なお、「私物」「私物」と被告は繰り返しますが、「成人雑誌」については、被告が想定している「私物」の所有者に確認なく、勝手に、校長室に運んだと、人事委員会で証言されています。疋田教諭が引き取った荷物の中にはそのような「成人雑誌」が入っていなかったので、この証言−つまり疋田教諭が引き取った荷物には入っていなかった−と照合します。つまり被告側が保管しているということです。そうであるなら、現物を証拠として示せばいいのに、被告側は、写真のみしか提示せず、また今回も、わざわざ国会図書館の雑誌を使って、発行年月日を強調しています。
現物はどうしたのでしょうか。
もし、被告側で処分していたのだとしたら、それは被告側がそれらの雑誌を疋田教諭の「私物」とは考えていないということではないでしょうか。すなわち、大量の「私物」を学校内に保管していたとする、その「私物」としての典型として被告が示そうとした「成人雑誌」を、実は被告は「私物」とはみていということです。すなわち被告の主張は矛盾しており、自ら、その主張を証拠づけようとしたものを、みずからその証拠としての意味を否定しているということです。つまり被告の主張には合理性がなく、大量の「私物」を保管しているという主張は、主張として成りたたないということになります。
なお、当時生徒だった方によると、疋田教諭が保管していた教材(学校行事関係も含む)は、特に理科室での授業で邪魔になることなどなかったとのことです。また、クラス演劇、文化祭等で活動をするとき、疋田教諭が保管していたさまざまな教材(道具)が活用され、生徒たちは、「ジョニ−がもっているかもしれない」「ジョニ−がもっているよ」と、それらの教材(道具)を疋田教諭から提供してもらうことを想定して、活動を進めていたところもあったようです。
すなわち、疋田教諭が保管していたものは、授業はもちろん、さまざまな学校行事に活用され、また頼りにされてきたといえます。
また、クラス(行事後の学級祝勝会や保護者会)で使用するために理科準備室にストックしていた紙コップ300個分を、周年行事に急に必要なったという理由で事務職員から頼まれて、寄付したこともあったそうです。
疋田教諭が赴任の際に持参したアンプとスピーカーは、小平第5中学での活動(理科室での視聴覚授業の時のモニター用音声機器として使用する)継続のために、疋田教諭が同校から荷物を引き取る際、同校に寄付されました。
なお、疋田教諭が家庭訪問、選択理科の授業などに使うため、学校においておいた折りたたみ自転車は、疋田教諭が研修に入っている間に紛失しました。疋田教諭が警備員さんから聞いたところによると、教頭が「欲しい人は持っていってください」と言ったそうで、所有者への確認なく、売却または譲渡されたとのことです。その様子はまるで職員間のセリのようだったそうです。
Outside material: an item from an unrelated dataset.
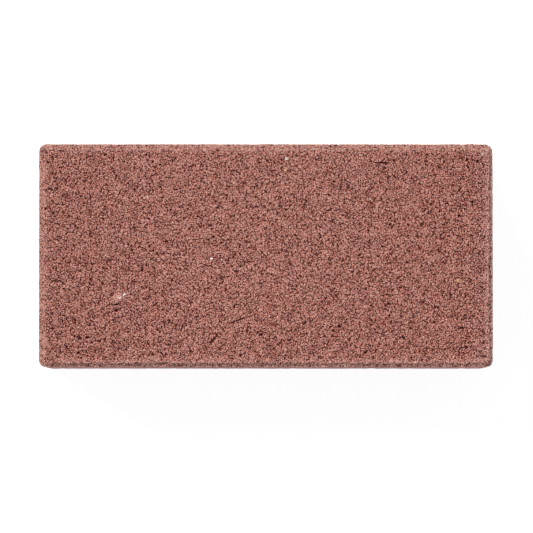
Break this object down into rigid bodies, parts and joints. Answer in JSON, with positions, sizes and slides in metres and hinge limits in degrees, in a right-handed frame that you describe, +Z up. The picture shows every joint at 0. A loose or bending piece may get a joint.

体罰を受けた保護者に対する聞取り記録をつかって、疋田教諭の「性格」を暴力的なものとして提示しようとしていますが、すでに、この聞取り調査で証言の記録とされていることは、「原告準備書面(3)」で「本件処分の処分通知書には処分事由としては挙げられてはいないものの、処分の正当性を後付けるため「原告の矯正し難い性格に根ざすもの」を示す事由として主張されている事実にも、明らかに事実に反するものがあるので、幾つかこの機会に指摘しておく。」(10ペ−ジ)として、丁寧に論破しています。それなのに、 この「事実に反するもの」で、「二重の伝聞証拠のみ」というものをまた、その点について何の反論もなく、そのまま提示しています。
これでは人事委員会と同じレベルです。人事委員会では何の証拠調べもなく、そのままこのような記録を丸呑みして、裁決してしまっているのです。